A Data Science Central Community
Hi all, I would like to get the group's view on the advantages and disadvantages of Random Forests and MARS modelling vs Linear regression. It would be interesting to compare them both at a statistical principles level, but also in their usefulness to econometrics.
There's no way to give you a good answer within a forum posts so I'll summarize my thoughts in a few small sentences. RF can be considered a very powerful modeling approach but is pretty much a black box. To put it in terms of linear regression, it is like building 200 linear regression models, with predictors and data chosen at random for each tree, and letting the overall prediction being an average (or voted) prediction of all 200 models.
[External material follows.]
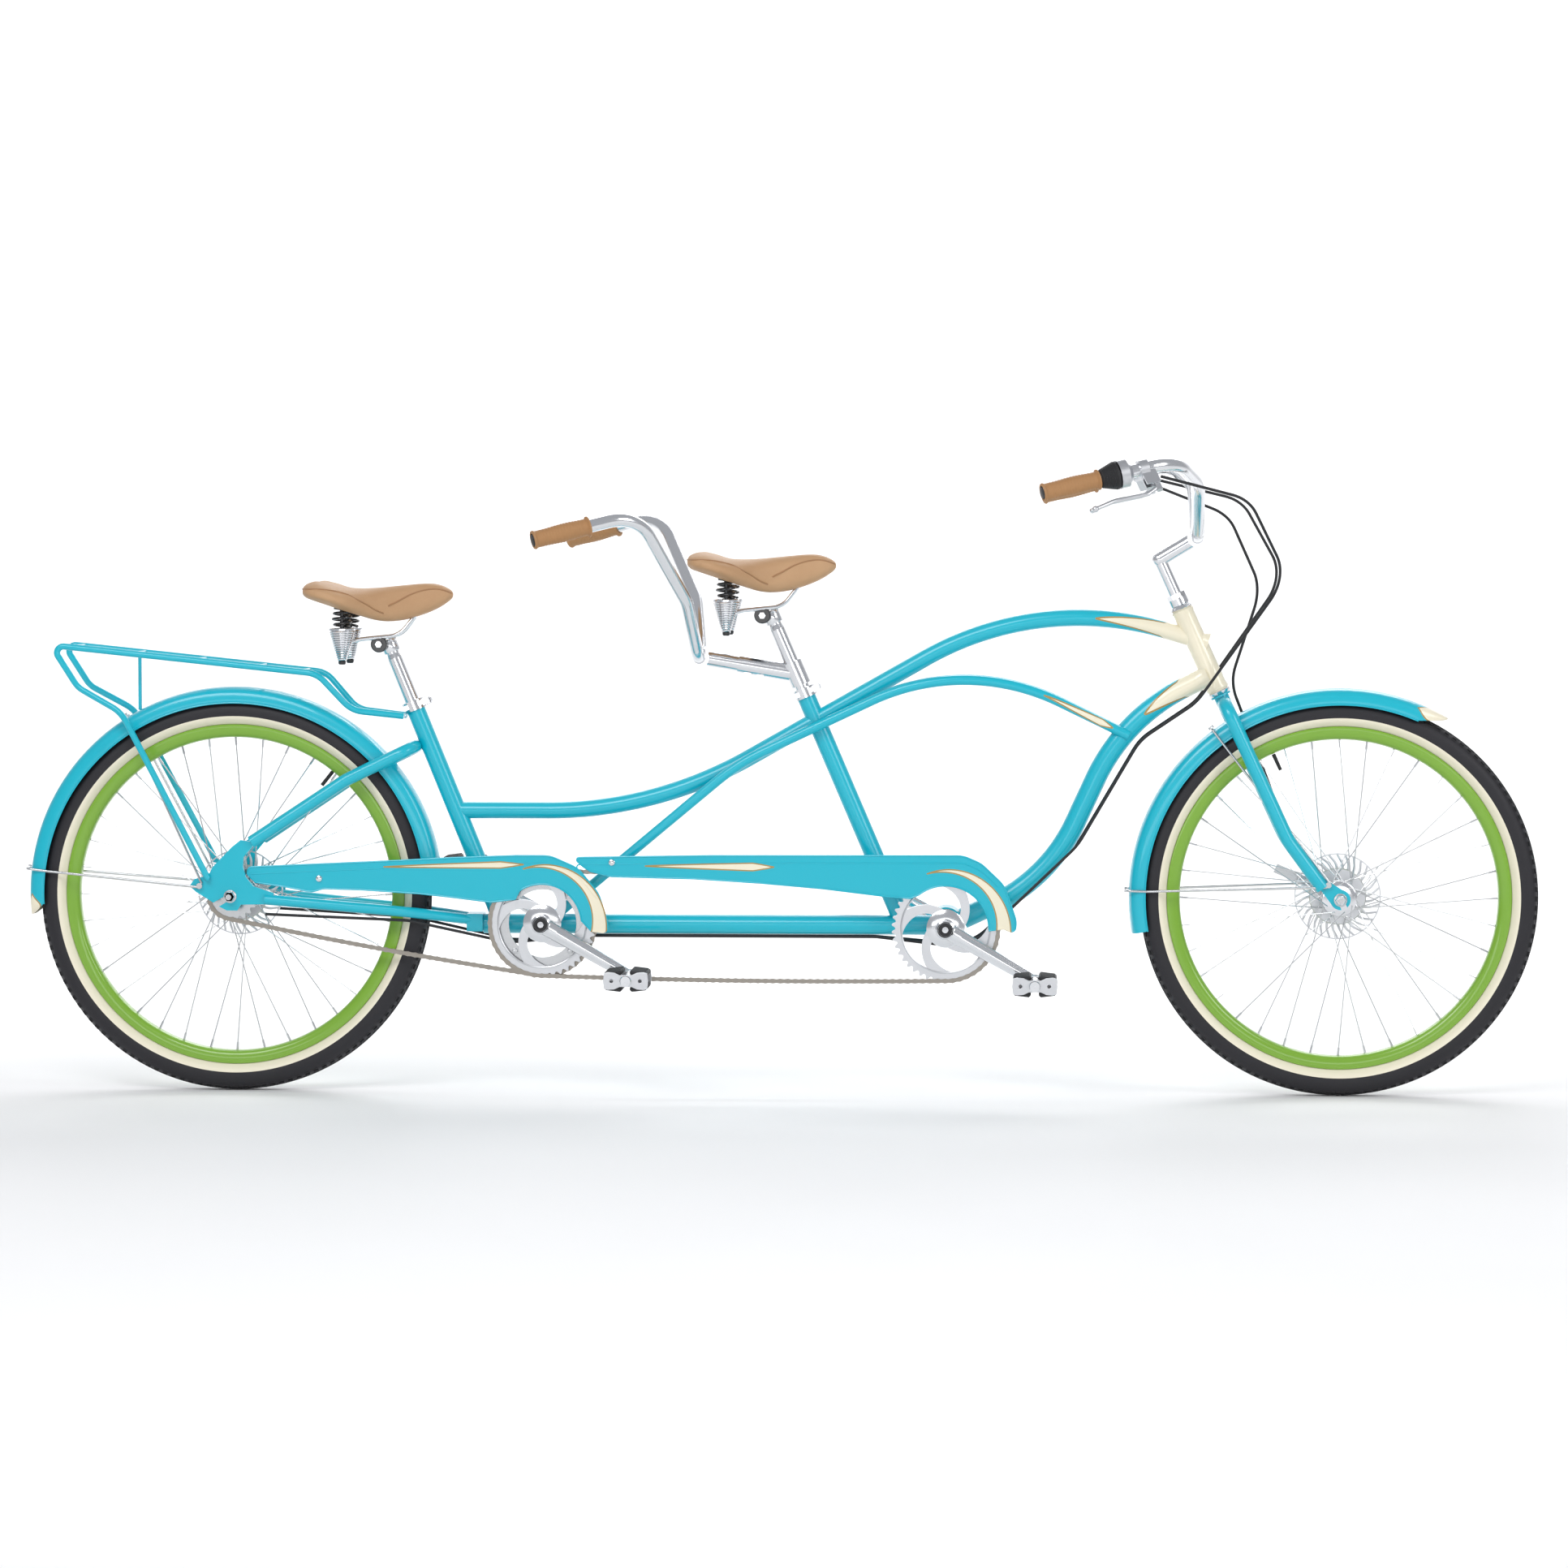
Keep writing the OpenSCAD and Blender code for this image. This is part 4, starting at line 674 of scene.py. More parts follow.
def fender(name, axle, a0, a1, tip, body, node, cream_from, taper):
    """Sweeps the section from a0 to a1 degrees. taper gives how far before the tip the sides run out."""
    half, r = 0.032, 0.356
    section = [(-0.0275, 1.0), (-0.0215, 1.0), (-0.0135, 0.965), (-0.0075, 0.87), (-0.0035, 0.70),
               (-0.0012, 0.42), (0, 0.0)]
    section = section + [(d, -w) for d, w in section[:-1][::-1]]
    mesh = bpy.data.meshes.new(name)
    bm = bmesh.new()
    layer = bm.loops.layers.uv.new("UVMap")
    n = int(abs(a1 - a0) * 1.4)
    rows = []
    for k in range(n + 1):
        a = math.radians(a0 + (a1 - a0) * k / n)
        left = abs(math.degrees(a) - (a1 if tip == "end" else a0))
        s = min(1.0, left / taper) if taper else 1.0
        deep, wide = 0.12 + 0.88 * s ** 0.8, 0.25 + 0.75 * s ** 0.55
        row = []
        for d, w in section:
            rr = r + d * deep
            row.append(bm.verts.new(axle + Vector((rr * math.cos(a), w * half * wide, rr * math.sin(a)))))
        rows.append((row, a))
    for (p, a), (q, b) in zip(rows, rows[1:]):
        for i in range(len(p) - 1):
            f = bm.faces.new((p[i], q[i], q[i + 1], p[i + 1]))
            for loop, uv in zip(f.loops, ((a, i), (b, i), (b, i + 1), (a, i + 1))):
                loop[layer].uv = (math.degrees(uv[0]) / 100, uv[1] / (len(section) - 1))
    bmesh.ops.recalc_face_normals(bm, faces=bm.faces)
    bm.to_mesh(mesh)
    bm.free()
    ob = bpy.data.objects.new("making", mesh)
    bpy.context.scene.collection.objects.link(ob)
    solid = ob.modifiers.new("sheet", "SOLIDIFY")
    solid.thickness, solid.offset = 0.0014, -1 if mesh.polygons[0].normal.dot(mesh.polygons[0].center - axle) > 0 else 1
    sub = ob.modifiers.new("soft", "SUBSURF")
    sub.levels = sub.render_levels = 1
    bpy.context.view_layer.update()
    made = bpy.data.meshes.new_from_object(ob.evaluated_get(bpy.context.evaluated_depsgraph_get()))
    bpy.data.objects.remove(ob)
    m, t, b = new_material(name + " enamel")
    uv = t.nodes.new("ShaderNodeUVMap")
    sep = t.nodes.new("ShaderNodeSeparateXYZ")
    join(t, uv.outputs[0], sep.inputs[0])
    across = math_node(t, "ABSOLUTE", math_node(t, "SUBTRACT", sep.outputs[1], 0.5))
    sign = 1.0 if tip == "end" else -1.0
    run = math_node(t, "MULTIPLY", math_node(t, "SUBTRACT", sep.outputs[0], cream_from / 100), sign)
    run = math_node(t, "SUBTRACT", run, math_node(t, "MULTIPLY", math_node(
        t, "ABSOLUTE", math_node(t, "SUBTRACT", across, 0.24)), 0.16))
    cream = math_node(t, "GREATER_THAN", run, 0.0)
    gold = math_node(t, "LESS_THAN", math_node(t, "ABSOLUTE", run), 0.0028)
    join(t, blend_colour(t, gold, blend_colour(t, cream, CYAN, CREAM), GOLD), b.inputs["Base Color"])
    b.inputs["Coat Weight"].default_value = 0.4
    b.inputs["Coat Roughness"].default_value = 0.05
    add_grain(t, b, 25, 0.05, 0.3)
    add_object(name, painted(made, m), body, None, [node], 60)
    for s in (-1, 1):
        path = [axle + Vector(((r - 0.0278) * math.cos(math.radians(a)), s * 0.0316,
                               (r - 0.0278) * math.sin(math.radians(a))))
                for a in ([a0 + (a1 - a0) * k / n for k in range(n + 1)] if not taper else
                          [a0 + taper + (a1 - a0 - taper) * k / n for k in range(n + 1)] if tip == "start" else
                          [a0 + (a1 - a0 - taper) * k / n for k in range(n + 1)])]
        add_object(f"{name}_edge_{'left' if s > 0 else 'right'}", sweep(path, 0.0013, 8), body, cyan_paint)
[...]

With linear regression, you have one model built on all predictors, or predictors chosen by a modeling approach whether selection, stepwise or best subsets. You can also see with that example how different the prediction equations would be, with linear regression fairly easy to understand. With RF...well...there really isn't an equation per se. The utility really comes down to what your purpose is. Are you primarily focused on accurate predictions? If so, RF may be your answer. Do you need to understand how the variables work together towards a prediction? If so, you may need linear regression (or an easily interpretable model).
Linear regression is difficult to interpret, subject over-fitting, sensitive to outliers, and only work in contexts in which associations are nearly linear. If you only have a few variables and hundred observations, it might be enough.